16lbs basil(about 12ish pounds after its been picked and de stemmed)
6 heads roasted garlic( you can use fresh cloves as well)
1.5 cups toasted pine nuts
3 lemons ( zest only)
1.25lbs freshly grated Reggiano
1.75 liters Extra Virgin Olive Oil
Salt( I use red salt)
Fresh ground pepper( I use Tellicherry Peppercorns)
Once the basil is pulled and cut, I de stem and put the leaves in a bus tub until I’m ready to get everything going in the food processor. This is one of those super easy projects that goes very quickly if you have everything ready to go and laid out in an organized manor. It also keeps your workspace clean and tidy as well which makes the entire process seamless.
I know most pre bought pestos and pesto recipes use fresh chopped garlic. I like it as well and love fresh garlic. However, I love roasted garlic. I love the sweetness and the earthy, caramel notes it gives to food and sauces. You can use either but I prefer roasted most of the time in this application.

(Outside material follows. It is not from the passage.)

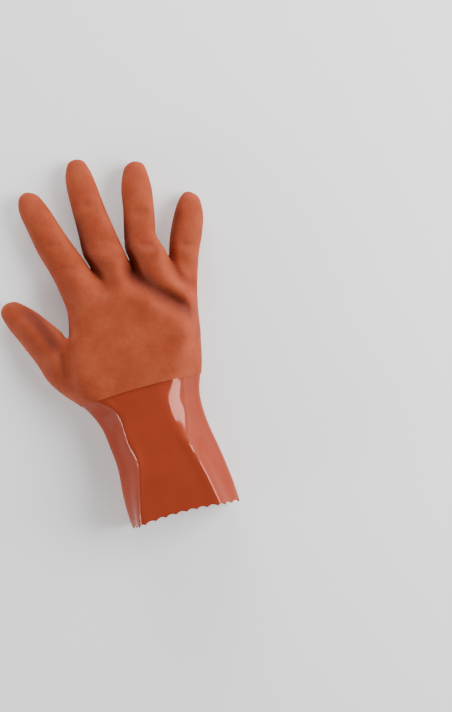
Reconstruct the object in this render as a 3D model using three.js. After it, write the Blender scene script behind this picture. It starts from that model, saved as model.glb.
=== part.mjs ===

I pack the basil in the food processor with and handful of pine nuts, cheese and squeeze an entire head of garlic into the vessel. Next I grate some lemon and season with salt and pepper. Don’t do too much as you can adjust your final seasoning after the entire batch is finished. If you are only a small batch season as you like and finish it in the food processor. Lastly I add some olive oil. Maybe a half cup to start. You also don’t want to overload on the basil. You can add more to the bowl as you pulse and smooth out the mixture. If you add too much in the beginning the blades won’t do their job as well as they should and your final product can be super fibrous
.
Once I have done the entire bus tub and used all of my ingredients, I transfer to a stainless bowl and taste it. I will adjust my seasoning if need be and from here it’s ready to be bagged up, chamber vac’d, labeled and ready to be frozen. I like to vac seal over jar them as I really like how you can have nice, neat uniform stacks of sauces in the freezer instead of jars everywhere. It just looks better and you can fit a lot more in a smaller section on your shelf. I do think the jars hold a better amount for individual use but you can get get smaller bags as well online to customize how you want it
It holds the vibrant green color from the peak summer months and tastes outstanding during the winter doldrums . Again, I know this is super basic and redundant and I’m sure most people do their own or maybe they buy a good quality version at the store. However, if you have extra basil in your garden or want to capitalize on your local growers basil harvest to save some money this is a fantastic and easy way to do it. Keep your money local and in your pocket, make a better tasting and higher quality product than at the store, know what you put into it and explore other flavors or ingredients to make with it or add to it. I also do the same with my abundance of arugula as well. To be honest, I actually prefer arugula pesto to basil pesto. At any rate, with all of the crazy going on in the world, take a little time and brush up on stocking your larder. If nothing else, you will just have a pantry full of good food to use and eat up!